Do not connect the dots as connecting will make it a line graph. However, connect the dots if they ask you to connect. If you are asked to draw a line-of-best-fit, draw the best line that joins the dots. The line doesn’t have to go through all the dots. A line-of-best-fit must be a straight line.
ii. If one of the pieces of data is non-numerical, use a bar graph.
Examples of non-numerical values include: ‘Population A’, ‘Population B’, ‘Brown’, ‘Black’, e.t.c.
Make sure that you have a reasonable scale for the x and y-axis. Each tick must have the same change in value.
Always label the numbers on the axes, include a title and axis labels on every graph.
Axis labels must be in units.
Design (an experiment)
List all the independent and dependent variables.
List the hypothesis and null hypothesis.
Mention the sampling method.
Make a prediction.
“If I do this….this will happen…because…”
Tip 9: Make Use of Concept Maps
Concept maps are essential in biology because we have a range of organs, very many processes, and things that may make you get confused.
Concept maps help a student have a better focus on a topic and make it easier to see the information in a map format that in a large body paragraph.

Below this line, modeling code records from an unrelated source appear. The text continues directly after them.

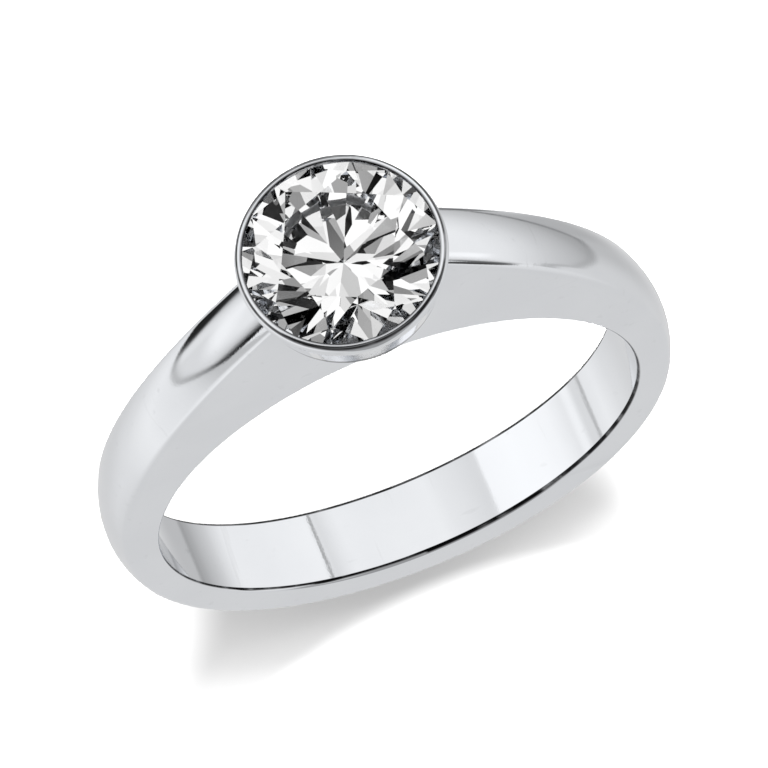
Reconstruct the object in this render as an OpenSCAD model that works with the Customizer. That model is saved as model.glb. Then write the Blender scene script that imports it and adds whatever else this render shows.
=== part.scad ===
// Solitaire ring: a round brilliant stone held by a smooth round bezel cup on a
// tapered, domed band whose shoulders rise to the cup.
// Millimetres. The ring lies on its side on z = 0, resting on the rim of the cup
// and on the back of the band. The stone faces -Y and a little upwards.

/* [Finger hole] */
// Radius of the finger hole
bore_r = 8.5; // [7.8:0.05:10]
// Small bevel along both edges of the finger hole
edge_bevel = 0.15; // [0.08:0.01:0.22]

/* [Band] */
// Width of the band at the back
back_w = 2.78; // [2.4:0.02:3.4]
// Width of the band halfway round
side_w = 2.62; // [2.3:0.02:3.2]
// Width of the band under the stone
head_w = 2.34; // [2.2:0.02:2.8]
// Metal thickness at the back
back_t = 1.9; // [1.5:0.05:2.4]
// Metal thickness halfway round
side_t = 1.5; // [1.4:0.05:2.2]
// Height of the shoulder above the finger hole where it meets the cup
shoulder_h = 5.3; // [5:0.05:5.5]
// Rounding between the flat side face and the domed outside
corner_r = 0.31; // [0.2:0.01:0.4]

/* [Bezel cup] */
// Height of the rim above the finger hole
rim_h = 6.43; // [6.3:0.01:6.8]
// Height of the tapered wall, from the widest line down to the lower edge
cup_wall_h = 1.69; // [1.4:0.01:1.8]
// How much the tapered wall draws in from the widest line to the lower edge
cup_taper = 0.39; // [0.2:0.01:0.5]
// Width of the flat lip round the stone
lip_w = 0.1; // [0.06:0.01:0.2]
// Width of the bevel outside the lip
bevel_w = 0.18; // [0.1:0.01:0.25]
// Drop of the bevel outside the lip
bevel_drop = 0.3; // [0.15:0.01:0.4]
// How far the lip reaches over the edge of the stone
lip_cover = 0.045; // [0.02:0.005:0.08]
// Height of the lip above the girdle of the stone
lip_over_girdle = 0.27; // [0.2:0.01:0.5]
// Radius of the drilled opening under the stone
drill_r = 0.75; // [0.4:0.01:0.85]

/* [Stone] */
// Diameter of the girdle
stone_d = 6.55; // [6.2:0.05:6.8]
// Table width as a share of the diameter
table_share = 0.6; // [0.5:0.01:0.64]
// Slope of the crown's main facets
crown_angle = 33.4; // [32:0.1:36]
// Slope of the pavilion's main facets
pavilion_angle = 41.2; // [39.5:0.1:42]
// Thickness of the girdle
girdle_t = 0.29; // [0.1:0.01:0.32]
// Turn of the facets about the stone's axis
facet_turn = 42; // [0:1:45]
// Gap between the stone and the metal
seat_gap = 0.04; // [0.03:0.01:0.06]

/* [Hidden] */

$fn = 96;
sections = 72;      // slices round the band
corner_steps = 4;   // points on the corner rounding
dome_steps = 10;    // points across the dome
under = 0.4;        // how far the slices reach inside the finger hole before it is cut

// Rows round the band from the stone (0 degrees) to the back (180 degrees).
// Columns: angle, metal height above the finger hole, half width, dome radius
A = 0; H = 1; W = 2; D = 3;
band = [
    [0,   shoulder_h + 1,                         head_w / 2,                        2.9],
    [8,   shoulder_h + 0.9,                       head_w / 2,                        2.9],
    [14,  shoulder_h,                             head_w / 2,                        2.89],
    [19,  side_t + (shoulder_h - side_t) * 0.828, head_w / 2 + 0.01,                 2.88],
    [24,  side_t + (shoulder_h - side_t) * 0.683, head_w / 2 + 0.02,                 2.86],
    [34,  side_t + (shoulder_h - side_t) * 0.458, head_w / 2 + 0.04,                 2.83],
    [46,  side_t + (shoulder_h - side_t) * 0.269, side_w / 2 - 0.08,                 2.78],
    [62,  side_t + (shoulder_h - side_t) * 0.11,  side_w / 2 - 0.045,                2.69],
    [76,  side_t + (shoulder_h - side_t) * 0.032, side_w / 2 - 0.02,                 2.6],
    [90,  side_t,                                 side_w / 2,                        2.5],
    [105, side_t + (back_t - side_t) * 0.075,     side_w / 2 + (back_w - side_w) / 5, 2.4],
    [125, side_t + (back_t - side_t) * 0.47,      side_w / 2 + (back_w - side_w) / 5, 2.27],
    [150, side_t + (back_t - side_t) * 0.905,     side_w / 4 + back_w / 4,           2.15],
    [180, back_t,                                 back_w / 2,                        2.1]
];
rows = len(band);

// Smooth interpolation of a column, level at both ends
function slope(c, i) = i == 0 || i == rows - 1 ? 0 :
    (band[i + 1][c] - band[i - 1][c]) / (band[i + 1][A] - band[i - 1][A]);
function row_at(a, i = 0) = i >= rows - 2 || a < band[i + 1][A] ? i : row_at(a, i + 1);
function hermite(c, i, t, s) =
    (2 * t * t * t - 3 * t * t + 1) * band[i][c] + (t * t * t - 2 * t * t + t) * s * slope(c, i)
    + (3 * t * t - 2 * t * t * t) * band[i + 1][c] + (t * t * t - t * t) * s * slope(c, i + 1);
function col(c, a) = let (i = row_at(a), s = band[i + 1][A] - band[i][A])
    hermite(c, i, (a - band[i][A]) / s, s);

// One slice as [z, r] points: bevel, flat side, rounded corner, dome, and back down.
// The dome is one arc and the corner another, tangent to it and to the side face.
function corner_centre(ro, w, rd) = ro - rd + sqrt(pow(rd - corner_r, 2) - pow(w - corner_r, 2));
function half_slice(ro, w, rd) = let (
    q = corner_r, rc = corner_centre(ro, w, rd), b = asin((w - q) / (rd - q)))
    concat(
        [[w - edge_bevel - under, bore_r - under], [w, bore_r + edge_bevel]],
        [for (k = [0 : corner_steps]) let (g = 90 - (90 - b) * k / corner_steps)
            [w - q + q * sin(g), rc + q * cos(g)]],
        [for (k = [1 : dome_steps / 2]) let (g = b * (1 - 2 * k / dome_steps))
            [rd * sin(g), ro - rd + rd * cos(g)]]);
function slice(a) = let (
    m = abs(a > 180 ? a - 360 : a),
    h = half_slice(bore_r + col(H, m), col(W, m), col(D, m)), n = len(h))
    concat(h, [for (k = [n - 2 : -1 : 0]) [-h[k][0], h[k][1]]]);

// The stone's axis points to -Y, the finger's axis along Z
function place(a, p) = [p[1] * sin(a), -p[1] * cos(a), p[0]];

// Heights measured from the finger's axis
rim_l = bore_r + rim_h;
wide_l = rim_l - bevel_drop;
base_l = wide_l - cup_wall_h;
girdle_top = rim_l - lip_over_girdle;
girdle_bottom = girdle_top - girdle_t;
gr = stone_d / 2;
tr = gr * table_share;
lip_in_r = gr - lip_cover;
rim_r = lip_in_r + lip_w + bevel_w;
cup_base_r = rim_r - cup_taper;
table_l = girdle_top + (gr - tr) * tan(crown_angle);
culet_l = girdle_bottom - gr * tan(pavilion_angle);

// The ring leans until the back of the band and the rim both touch the ground
back_centre = corner_centre(bore_r + back_t, back_w / 2, band[rows - 1][D]);
lean_a = wide_l + back_centre;
lean_b = rim_r - back_w / 2 + corner_r;
tilt = atan(lean_b / lean_a) - asin(corner_r / norm([lean_a, lean_b]));
lift = rim_r * cos(tilt) - wide_l * sin(tilt);
front_y = -(table_l * cos(tilt) + tr * sin(tilt));
rear_y = (bore_r + back_t - band[rows - 1][D]) * cos(tilt) + band[rows - 1][D];
shift_y = -(front_y + rear_y) / 2;

module at_rest() {
    translate([0, shift_y, lift]) rotate([-tilt, 0, 0]) children();
}

// Turns a profile drawn as [radius, height] about the stone's axis
module turned(profile) {
    rotate([90, 0, 0]) rotate_extrude() polygon(profile);
}

// Band with its shoulders, swept from the slices; the finger hole is cut later
module band_blank() {
    ring = [for (i = [0 : sections - 1]) let (a = 360 * i / sections)
        [for (p = slice(a)) place(a, p)]];
    n = len(ring[0]);
    points = [for (s = ring) for (p = s) p];
    faces = [for (i = [0 : sections - 1]) for (j = [0 : n - 1]) let (
        a = i * n + j, b = i * n + (j + 1) % n,
        c = ((i + 1) % sections) * n + j, d = ((i + 1) % sections) * n + (j + 1) % n)
        each [[a, d, b], [a, c, d]]];
    polyhedron(points = points, faces = faces, convexity = 6);
}

// Outside of the bezel cup: cone under it, tapered wall, bevel and flat lip
module cup_blank() {
    turned([
        [0, base_l - cup_base_r + 1],
        [1, base_l - cup_base_r + 1],
        [cup_base_r - 0.08, base_l],
        [cup_base_r, base_l + 0.08],
        [rim_r, wide_l],
        [rim_r - bevel_w / 4, wide_l + bevel_drop * 0.55],
        [lip_in_r + lip_w, rim_l],
        [0, rim_l]
    ]);
}

// Room for the stone: opening in the lip, groove for the girdle, seat, drilled hole
module stone_room() {
    seat_r = gr + seat_gap;
    turned([
        [0, rim_l + 1],
        [lip_in_r, rim_l + 1],
        [lip_in_r, girdle_top + 0.13],
        [seat_r, girdle_top + 0.05],
        [seat_r, girdle_bottom - 0.03],
        [drill_r, girdle_bottom - 0.03 - (seat_r - drill_r) * tan(pavilion_angle)],
        [drill_r, bore_r - 2],
        [0, bore_r - 2]
    ]);
}

module ring_mounting() {
    color("silver") at_rest() difference() {
        union() {
            band_blank();
            cup_blank();
        }
        cylinder(r = bore_r, h = 12, center = true, $fn = 180);
        stone_room();
    }
}

// Round brilliant: table, star facets, kites, upper halves, girdle, lower halves
// and pavilion mains, drawn with the stone's axis along +Z and height 0 at the
// finger's axis
module brilliant() {
    hc = table_l - girdle_top;
    star_r = tr + (gr - tr) * 0.6;
    star_h = (gr - star_r * cos(22.5)) * tan(crown_angle);
    low_r = gr * 0.235;
    low_h = low_r * cos(22.5) * tan(pavilion_angle);
    function ring_of(n, r, h, off) = [for (k = [0 : n - 1]) let (a = 360 * k / n + off)
        [r * cos(a), r * sin(a), h]];
    pts = concat(
        ring_of(8, tr, table_l, 0),
        ring_of(8, star_r, girdle_top + star_h, 22.5),
        ring_of(16, gr, girdle_top, 0),
        ring_of(16, gr, girdle_bottom, 0),
        ring_of(8, low_r, culet_l + low_h, 22.5),
        [[0, 0, culet_l]]);
    t = 0; s = 8; g = 16; b = 32; l = 48; c = 56;
    faces = concat(
        [[for (k = [7 : -1 : 0]) t + k]],
        [for (k = [0 : 7]) let (n = (k + 1) % 8) [t + k, t + n, s + k]],
        [for (k = [0 : 7]) let (p = (k + 7) % 8) each [[t + k, s + k, g + 2 * k], [t + k, g + 2 * k, s + p]]],
        [for (k = [0 : 7]) let (m = 2 * k + 1, n = (2 * k + 2) % 16)
            each [[s + k, g + m, g + 2 * k], [s + k, g + n, g + m]]],
        [for (k = [0 : 15]) let (n = (k + 1) % 16) each [[g + k, g + n, b + n], [g + k, b + n, b + k]]],
        [for (k = [0 : 7]) let (m = 2 * k + 1, n = (2 * k + 2) % 16)
            each [[l + k, b + 2 * k, b + m], [l + k, b + m, b + n]]],
        [for (k = [0 : 7]) let (p = (k + 7) % 8) each [[c, b + 2 * k, l + k], [c, l + p, b + 2 * k]]]);
    polyhedron(points = pts, faces = faces, convexity = 2);
}

module stone() {
    color("aliceblue") at_rest() rotate([90, 0, 0]) rotate([0, 0, facet_turn]) brilliant();
}

ring_mounting();
stone();
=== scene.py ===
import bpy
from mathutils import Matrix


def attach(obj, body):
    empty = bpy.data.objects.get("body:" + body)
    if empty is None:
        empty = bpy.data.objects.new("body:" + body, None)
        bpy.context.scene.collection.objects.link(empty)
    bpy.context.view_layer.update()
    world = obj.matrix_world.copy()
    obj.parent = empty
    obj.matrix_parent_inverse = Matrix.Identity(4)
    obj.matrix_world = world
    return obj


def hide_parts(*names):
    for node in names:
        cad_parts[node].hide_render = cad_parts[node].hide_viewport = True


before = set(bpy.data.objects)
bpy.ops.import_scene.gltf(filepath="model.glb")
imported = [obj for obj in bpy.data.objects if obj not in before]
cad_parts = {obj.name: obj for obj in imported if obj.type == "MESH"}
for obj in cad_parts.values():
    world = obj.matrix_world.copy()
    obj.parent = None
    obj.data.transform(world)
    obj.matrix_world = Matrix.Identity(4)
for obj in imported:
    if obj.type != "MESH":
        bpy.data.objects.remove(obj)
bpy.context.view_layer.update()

import math

import bmesh
import bpy
import numpy as np
from mathutils import Matrix, Vector

# ---------------------------------------------------------------------------
# The ring's sizes in millimetres, as in part.scad. The ring frame has the
# finger's axis along Z and the stone's axis along -Y.
# ---------------------------------------------------------------------------
BORE_R = 8.5
EDGE = 0.15
CORNER = 0.31
RIM_L = 14.93
WIDE_L = 14.63
BASE_L = 12.94
RIM_R = 3.51
CUP_BASE_R = 3.12
LIP_R = 3.23
LIP_W = 0.10
GIRDLE_TOP = 14.66
GIRDLE_BOTTOM = 14.37
GR = 3.275
TABLE_SHARE = 0.60
CROWN = math.radians(33.4)
PAVILION = math.radians(41.2)
FACET_TURN = 42.0
SEAT_GAP = 0.04
DRILL_R = 0.75
TILT = math.radians(4.97158)
SHIFT_Y = 2.633449
LIFT = 2.228936

TO_WORLD = (Matrix.Scale(0.001, 4) @ Matrix.Translation((0, SHIFT_Y, LIFT))
            @ Matrix.Rotation(-TILT, 4, "X"))

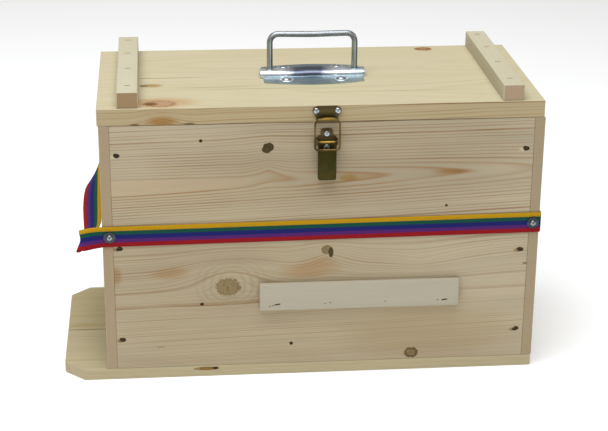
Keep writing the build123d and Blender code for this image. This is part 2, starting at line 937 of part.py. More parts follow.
# Hinges
def hinge_leaf(middle, direction):
    """A leaf above (1) or below (-1) the hinge line. The lower holds two knuckles."""
    half = hinge_length / 2
    root = wall_top + direction * (knuckle_radius + knuckle_gap)
    low, high = sorted((root, wall_top + direction * hinge_leaf_reach))
    front = back_face
    back = back_face + hinge_leaf_thickness
    part = board(-half, half, front, back, low, high)
    corners = part.edges().filter_by(Axis.Y).sort_by(Axis.Z)
    part = fillet(corners[-2:] if direction > 0 else corners[:2], hinge_corner_radius)
    third = hinge_length / 6 - knuckle_gap / 2
    middle_span = [(-third, third)]
    outer_spans = [(-half, -third - knuckle_gap), (third + knuckle_gap, half)]
    spans = middle_span if direction > 0 else outer_spans
    for left, right in spans:
        z0, z1 = sorted((wall_top, root + direction * cut_overrun))
        web = board(left, right, front, back, z0, z1)
        roll = Pos((left + right) / 2, hinge_axis_y, wall_top) * cross_rod(knuckle_radius, right - left)
        part = part + web + roll
    part = part - Pos(0, hinge_axis_y, wall_top) * cross_bore(hinge_pin_radius, 2 * hinge_length)
    part = Pos(middle, 0, 0) * part
    hole = sunk_bore(hinge_screw_head_radius, hinge_screw_shank_radius, hinge_screw_length, 0)
    return drilled(part, hinge_screw_places(direction), hole)


def hinge_pin(middle):
    pin = cross_rod(hinge_pin_radius, hinge_length + 2 * hinge_pin_overhang)
    return Pos(middle, hinge_axis_y, wall_top) * pin


def hinge_screws(direction):
    screw = countersunk_screw(hinge_screw_head_radius, hinge_screw_shank_radius, hinge_screw_length)
    return [place * screw for place in hinge_screw_places(direction)]


def group(solids):
    """Separate solids of one kind kept in one node."""
    return Compound(children=[Solid(item.solid().wrapped) for item in solids])


def base_screws():
    screw = countersunk_screw(base_screw_head_radius, base_screw_shank_radius, base_screw_length)
    return [place * Pos(0, 0, -base_screw_sink) * screw for place in base_screws_at]


def sunk_nails(places):
    one = nail()
    return [place * Pos(0, 0, -nail_sink) * one for place in places]


def sunk_staples(places, leg):
    one = staple(staple_crown, leg)
    return [place * Pos(0, 0, -staple_sink) * one for place in places]


def latch_screws(places):
    screw = pan_screw(
        latch_screw_head_radius,
        latch_screw_head_height,
        latch_screw_shank_radius,
        latch_screw_length,
    )
    return [place * screw for place in places]


nodes = {
    "base_board": base_board(),
    "left_end_wall": end_wall(-1),
    "right_end_wall": end_wall(1),
    "front_panel": front_panel(),
    "back_panel": back_panel(),
    "lid_front_board": lid_board(front_face, lid_joint),
    "lid_back_board": lid_board(lid_joint, back_face),
    "lid_batten_left": lid_batten(batten_middles[0]),
    "lid_batten_right": lid_batten(batten_middles[1]),
    "front_slat": front_slat(),
    "front_nails": group(sunk_nails(front_nails)),
    "back_nails": group(sunk_nails(back_nails)),
    "base_screws": group(base_screws()),
    "batten_staples": group(sunk_staples(batten_staples_at, staple_leg)),
    "slat_staples": group(sunk_staples(slat_staples_at, slat_staple_leg)),
    "carrying_strap": carrying_strap(),
    "strap_screws": group(strap_screws()),
    "strap_washers": group(strap_washers()),
    "handle_plate": handle_plate(),
    "handle_bail": handle_bail(),
    "handle_screws": group(handle_screws()),
    "latch_catch_plate": latch_catch_plate(),
    "latch_catch_screws": group(latch_screws(catch_screws_at)),
    "latch_base_plate": latch_base_plate(),
    "latch_base_screws": group(latch_screws(latch_screws_at)),
    "latch_pivot_pin": latch_pivot_pin(),
    "latch_lever": latch_lever(),
    "latch_loop": latch_loop(),
    "left_hinge_lid_leaf": hinge_leaf(hinge_middles[0], 1),
    "left_hinge_case_leaf": hinge_leaf(hinge_middles[0], -1),
    "left_hinge_pin": hinge_pin(hinge_middles[0]),
    "right_hinge_lid_leaf": hinge_leaf(hinge_middles[1], 1),
    "right_hinge_case_leaf": hinge_leaf(hinge_middles[1], -1),
    "right_hinge_pin": hinge_pin(hinge_middles[1]),
    "hinge_lid_screws": group(hinge_screws(1)),
    "hinge_case_screws": group(hinge_screws(-1)),
}

os.makedirs("parts", exist_ok=True)
for name, shape in nodes.items():
    export_step(shape, f"parts/{name}.step")
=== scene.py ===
import bpy
import bmesh
import json
import math
from functools import partial
import numpy as np
from mathutils import Matrix, Vector


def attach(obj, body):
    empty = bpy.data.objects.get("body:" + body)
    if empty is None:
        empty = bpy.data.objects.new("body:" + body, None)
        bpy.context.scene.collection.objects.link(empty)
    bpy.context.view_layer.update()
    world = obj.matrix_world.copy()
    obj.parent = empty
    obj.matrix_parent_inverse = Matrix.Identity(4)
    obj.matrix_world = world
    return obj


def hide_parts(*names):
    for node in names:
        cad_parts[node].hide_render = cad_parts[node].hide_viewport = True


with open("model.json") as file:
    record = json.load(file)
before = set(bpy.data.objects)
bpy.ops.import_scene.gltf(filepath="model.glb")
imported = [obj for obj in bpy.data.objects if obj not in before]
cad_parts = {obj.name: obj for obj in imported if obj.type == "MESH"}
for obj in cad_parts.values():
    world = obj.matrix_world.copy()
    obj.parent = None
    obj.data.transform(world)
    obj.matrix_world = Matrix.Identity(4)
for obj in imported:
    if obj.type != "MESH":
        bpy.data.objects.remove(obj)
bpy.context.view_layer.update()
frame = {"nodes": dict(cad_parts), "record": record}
bpy.ops.object.select_all(action="DESELECT")

MM = 0.001


# Colours, nodes and materials

def colour(code):
    """An sRGB hex value as linear RGBA."""
    parts = [int(code[at:at + 2], 16) / 255 for at in (0, 2, 4)]
    linear = [part / 12.92 if part <= 0.04045 else ((part + 0.055) / 1.055) ** 2.4 for part in parts]
    return (*linear, 1.0)


def add_node(tree, kind, *inputs, out=0, stops=(), **settings):
    """Adds a node with its settings and links, and gives back one of its outputs, or all where out is None.
    The inputs are given in their order, or as a dictionary by name or number."""
    made = tree.nodes.new("ShaderNode" + kind)
    for name, value in settings.items():
        setattr(made, name, value)
    if stops:
        ramp = made.color_ramp
        while len(ramp.elements) < len(stops):
            ramp.elements.new(0.5)
        for element, (place, tone) in zip(ramp.elements, stops):
            element.position = place
            element.color = colour(tone) if isinstance(tone, str) else (tone, tone, tone, 1.0)
    given = inputs[0] if inputs and isinstance(inputs[0], dict) else dict(enumerate(inputs))
    for socket, value in given.items():
        target = made.inputs[socket]
        if isinstance(value, bpy.types.NodeSocket):
            tree.links.new(value, target)
        else:
            target.default_value = value
    return made.outputs if out is None else made.outputs[out]


def new_material(name):
    """An empty node material and the function that adds nodes to it."""
    material = bpy.data.materials.new(name)
    material.use_nodes = True
    material.node_tree.nodes.clear()
    return material, partial(add_node, material.node_tree)


# a mix node's settings for colours, and the place of its colour output
IN_COLOUR = {"data_type": "RGBA", "out": 2}


# Planed softwood. Spruce and pine boards are pale cream with darker, orange
# brown latewood lines a few millimetres apart. The lines are one field of
# growth rings about a heart line that runs through or beside the board, so
# faces, edges and end grain agree. Round a knot the rings part and close again.
# No lines show within QUIET mm of the heart, and past FINE_FROM mm they close up.
# A knot with a radius over CRACKED_FROM mm has cracks and rings of its own.
PALE = "b5a788"
LATE = "865f31"
GREY = "a99d86"
TAN = "c2a07a"
HEART_LINE = "9c6f34"
QUIET = 9.0
FINE_FROM = 110.0
CRACKED_FROM = 5.0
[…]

For example, if you want to understand the liver, the liver has many functions.
To prepare a concept map, start with the main focus at the center of the diagram.
Draw lines from the center of the diagram representing the different functions of the liver.
Print out the diagram and add additional notes for a better understanding.
Tip 9: Compare and Contrast Table
A compare and contrast table is essential as it helps you to see a summary of the main points that will help you understand and answer questions easily.
Mastering Biology Tip 10: Make use of Past Papers Effectively.
Past Papers are one of the best ways to revise for an exam. But they have to be used effectively.
Print out topic-specific past papers and attempt them after making notes for the specific topic.
Alternatively, you can make notes on the whole unit then try do past papers for that unit.
Take it seriously the first time you do a past paper.
Do the past paper in a place with no distractions and time yourself.
It is important that you adhere to the appropriate writing conventions so that your content is understandable; hence your teacher does not have a hard time while marking your paper.
Mark the first paper yourself so that you can see what your weaknesses are and the kind of answers that examiners are looking for.
If you notice that there is a particular topic you are struggling with, then try to work on it straight away. Don’t wait for the exam season before you understand the topic.
Make improvements the second time you do a past paper and give it to someone else, for example, your teacher, to mark and get constructive criticism.